Originally Published: February 18, 2005 7:10 a.m.
Local educators agree that accountability is important and that more than one avenue should exist through which students can prove competency for graduation.
The state Senate's K-12Education Committee on Wednesday voted to repeal the requirement that Arizona high school students pass the AIMS test to graduate.
According to a story by The Associated Press, the vote sends Sen. Thayer Verschoor's, R-Gilbert, legislation (SB 1069) to the full Senate where senators could consider it as early as next week.
If the Senate approves the bill, the House also must approve it. If neither entity changes the bill, the governor would then have to sign it for it to become law. If either entity changes it, a conference committee must come up with a compromise before the governor can sign or veto it.
The AIMS (Arizona Instrument to Measure Standards) test measures students' mastery of the state standards in reading, writing and math. Every student has five chances to pass the test. Under current legislation, this year's juniors are the first to have to pass it to graduate.
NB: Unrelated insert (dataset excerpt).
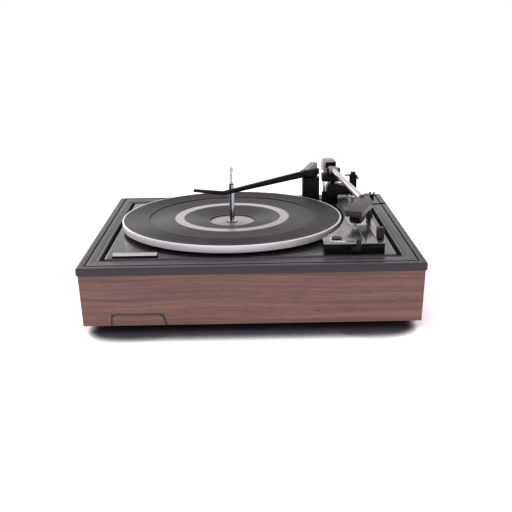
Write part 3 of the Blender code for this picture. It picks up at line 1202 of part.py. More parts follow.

Linda Nelson, superintendent of the Chino Valley Unified School District, said members of the Arizona School Administrators (ASA) association want passage of the AIMS to remain one way in which students can earn graduation eligibility, but want to add other options.
Those would apply to students with special education needs, students who move to Arizona later in their high school careers and students who take and fail the AIMS test at all five opportunities.
Such options, she said, maintain "the seriousness of the test while at the same time being more responsive to the real world of test takers."
In the ASA's proposed options, students who take and fail the AIMS test five times must take 75 hours of remediation their senior year, must maintain a "C" average in all classes and must have a 95 percent attendance rate.
The ASA's proposal includes special provisions for students who move to Arizona late during their high school careers and don't have all five opportunities to take the test and for students who meet the goals of their individualized education programs.
Nelson said Mike Smith, ASA policy analyst, attended the committee hearing Wednesday and said Verschoor planned on adding the ASA proposals to the legislation's language.
Jim Nelson (no relation to Linda Nelson), superintendent of Mayer Unified School District, said he has mixed feelings about the possibility of a law that would repeal the AIMS requirement. "I'm in favor of high-stakes testing," he said. "I'm not in favor of (the AIMS) being the only criteria."
Educators should follow some standard for measuring success, he said, but students should be allowed realistic opportunities to graduate. Legislators' constant shifting of AIMS requirements sends mixed signals to students, he said. "Juniors who are getting ready to take the test are wondering, 'do I take this seriously or don't I?'"
Kevin Kapp, superintendent of the Prescott Unified School District, said, "Our schools should be accountable for what students have learned by the time they leave high school. But basing that accountability on one test does not make sense and should be reviewed."
Dean Slaga, dean of instruction and curriculum at Humboldt Unified School District, said he doesn't believe that SB 1069 will pass.
He says a set level of accountability should exist for educators and schools, as should a realistic assessment of each student's progress. "Accountability is a good thing if it's done right," he said.
Taking the AIMS away completely would hurt local districts on the federal front, Slaga said, as schools still will have to meet No Child Left Behind criteria. "The rubber hasn't hit the rug," he said. "There hasn't been a kid denied a diploma because he can't pass the AIMS."
Once that happens, he said, possibly to a student in the class of 2006, "things will heat up."
Although Senate President Ken Bennett, R-Prescott, did not return The Daily Courier's phone calls Thursday, he has said before that he does not favor getting rid of the AIMS test.
He told the AP that he will fight efforts to retreat from the graduation requirement but that he supports refining the test itself.